January 6, 2026 at 10:51 PM
In the Ainu language, snow is called upashi.
Snowfall is upashi ashi, with ashi meaning “to run” or “to race.”
The Ainu people imagined snowflakes racing from the sky,
playfully coming down to the earth.
January 5, 2026 at 11:03 PM
Shishamo comes from the Ainu word susuham, meaning “willow leaf,” which is why it’s written as 柳葉魚. An Ainu legend says the Kamuy turned willow leaves into fish to save people from hunger—a fish with a story that sustained rivers and lives.
January 4, 2026 at 10:30 PM
“Sapporo” is said to come from the Ainu language.
Sat-poro means “a dry, wide place,” and Sari-poro-pet means “a river with large wetlands.”
Both describe the natural landscape around the Toyohira River.
Ainu place names were originally words for the land itself.

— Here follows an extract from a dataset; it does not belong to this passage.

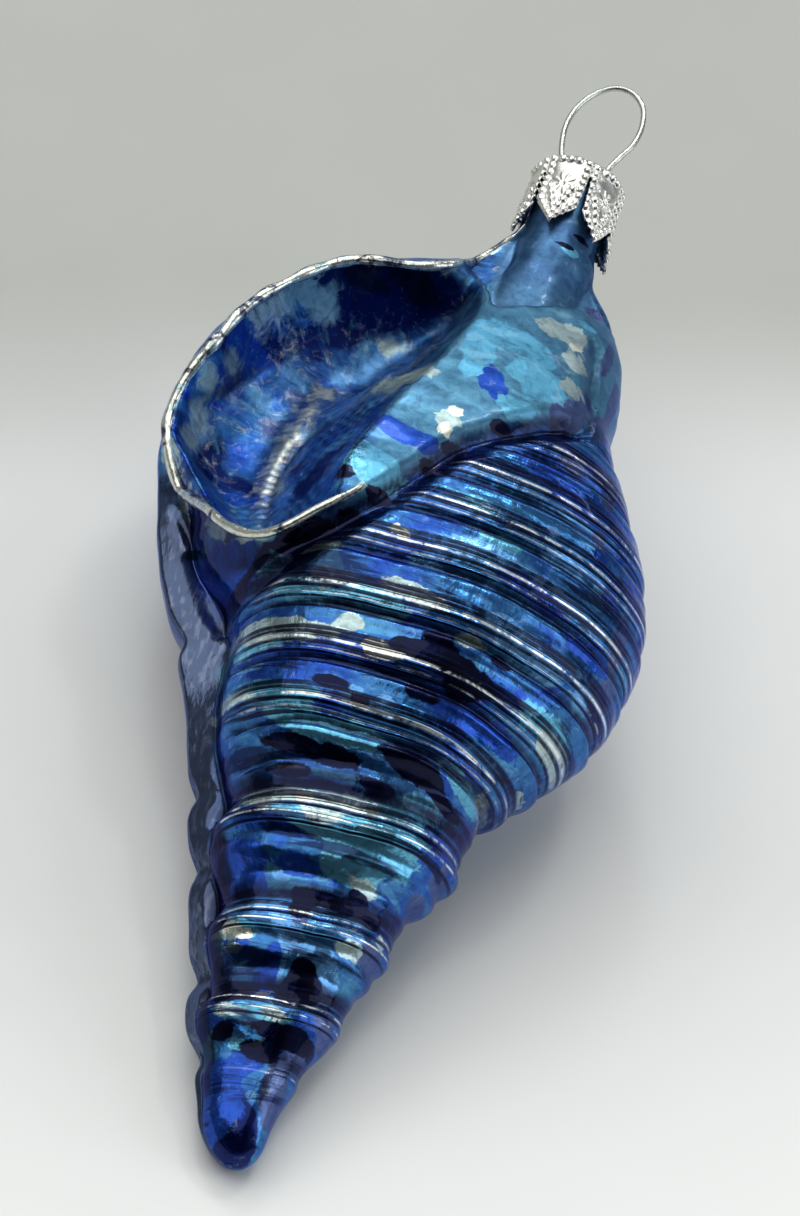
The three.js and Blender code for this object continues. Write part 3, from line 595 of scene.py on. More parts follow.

January 3, 2026 at 10:30 PM
Did you know “kombu” (kelp) is said to come from the Ainu language?
Plants growing on stones underwater were called kompu, konpu, or kumpu.
That word spread and became today’s kombu.
This is salmon kombu-maki. Hinna ✨
January 2, 2026 at 10:41 PM
Hokkaido’s rice Yumepirika was named by combining the dream of the people of Hokkaido—“to create the most delicious rice in Japan”—with pirka, an Ainu word meaning beautiful. At the start of the year, let’s begin with a truly delicious dream. Hinna, with gratitude.
January 1, 2026 at 10:22 PM
Asiripa! (Ainu word for New Year) ✨
Happy New Year 🌿

[Asiripa auk wa onkamian na]
With the horses of my hometown, Urakawa 🐎

This year as well, I’ll be sharing Ainu wisdom—
so please join me at a gentle, unhurried pace 🌿
December 31, 2025 at 11:06 PM
In the Ainu way of thinking, the New Year changes not by date, but by balance. Year-end cleaning is about gratitude—returning things to where they belong. A year quietly continues its cycle. May you have a peaceful year’s end.
December 31, 2025 at 1:03 AM
Do you know birch sap juice?
Birch sap is drinkable and known as a gentle “water of life” for health and skin.
Lightly sweet with a soft woody aroma, it’s cherished as a sacred tree sap and enjoyed in Northern Europe.